=== WHAT YOU SHOULD DO ===
Transcribe each line exactly.

**** DATA LINES

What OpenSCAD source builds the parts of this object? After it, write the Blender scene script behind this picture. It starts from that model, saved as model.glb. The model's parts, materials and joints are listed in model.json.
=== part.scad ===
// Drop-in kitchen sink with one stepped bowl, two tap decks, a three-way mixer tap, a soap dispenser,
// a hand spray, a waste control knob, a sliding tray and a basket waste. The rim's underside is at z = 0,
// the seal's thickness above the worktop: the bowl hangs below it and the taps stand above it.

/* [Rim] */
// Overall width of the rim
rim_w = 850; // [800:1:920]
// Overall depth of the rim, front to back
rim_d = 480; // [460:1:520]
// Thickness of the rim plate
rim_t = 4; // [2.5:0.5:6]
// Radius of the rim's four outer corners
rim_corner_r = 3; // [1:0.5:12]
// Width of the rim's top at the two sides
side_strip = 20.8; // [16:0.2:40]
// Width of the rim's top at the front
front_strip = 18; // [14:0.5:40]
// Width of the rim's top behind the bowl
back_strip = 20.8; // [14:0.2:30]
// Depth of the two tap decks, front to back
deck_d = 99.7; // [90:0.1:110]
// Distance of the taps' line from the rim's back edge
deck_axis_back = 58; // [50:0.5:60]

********

=== SOLUTION FOR THIS PROBLEM ===
What OpenSCAD source builds the parts of this object? After it, write the Blender scene script behind this picture. It starts from that model, saved as model.glb. The model's parts, materials and joints are listed in model.json.
=== part.scad ===
// Drop-in kitchen sink with one stepped bowl, two tap decks, a three-way mixer tap, a soap dispenser,
// a hand spray, a waste control knob, a sliding tray and a basket waste. The rim's underside is at z = 0,
// the seal's thickness above the worktop: the bowl hangs below it and the taps stand above it.

/* [Rim] */
// Overall width of the rim
rim_w = 850; // [800:1:920]
// Overall depth of the rim, front to back
rim_d = 480; // [460:1:520]
// Thickness of the rim plate
rim_t = 4; // [2.5:0.5:6]
// Radius of the rim's four outer corners
rim_corner_r = 3; // [1:0.5:12]
// Width of the rim's top at the two sides
side_strip = 20.8; // [16:0.2:40]
// Width of the rim's top at the front
front_strip = 18; // [14:0.5:40]
// Width of the rim's top behind the bowl
back_strip = 20.8; // [14:0.2:30]
// Depth of the two tap decks, front to back
deck_d = 99.7; // [90:0.1:110]
// Distance of the taps' line from the rim's back edge
deck_axis_back = 58; // [50:0.5:60]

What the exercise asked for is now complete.